Artiste

Tatiana Trouvé

Née le 4 août 1968 à Cosenza (Italie), Tatiana Trouvé forge un art tangible et énigmatique. Après des études à la Villa Arson et aux Ateliers 63, elle installe des espaces-ruines, des simulations de bureau et des sculptures labyrinthiques. Désormais, elle interroge la mémoire, le temps et l’espace, à travers des installations hybrides, manifeste mental autant que physique

Publié le 19 juin 2025. Modifié le 20 juillet 2025.
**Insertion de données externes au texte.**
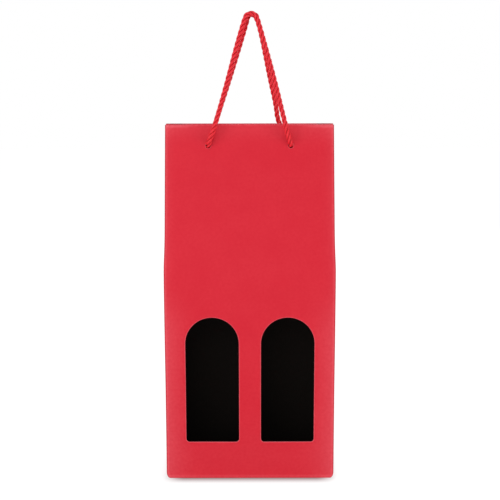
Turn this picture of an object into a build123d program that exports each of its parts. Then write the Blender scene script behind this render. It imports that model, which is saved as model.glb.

Tatiana Trouvé : sculptrice du temps suspendu

Depuis ses débuts, Tatiana Trouvé façonne un langage plastique à la frontière du réel et de la fiction. Loin des effets spectaculaires, son œuvre s’infiltre. Elle s’installe lentement dans l’esprit du visiteur. À travers Le Bureau d’activités implicites (1997–2007), elle transforme ses démarches administratives, ses souvenirs et objets personnels en installation mentale. Ce projet, aussi autobiographique que conceptuel, détourne les signes ordinaires du travail invisible pour les inscrire dans un espace de tension sourde. Ainsi, le moindre papier, la plus anodine fiche de paie, devient archive vivante d’un système à la fois intime et collectif.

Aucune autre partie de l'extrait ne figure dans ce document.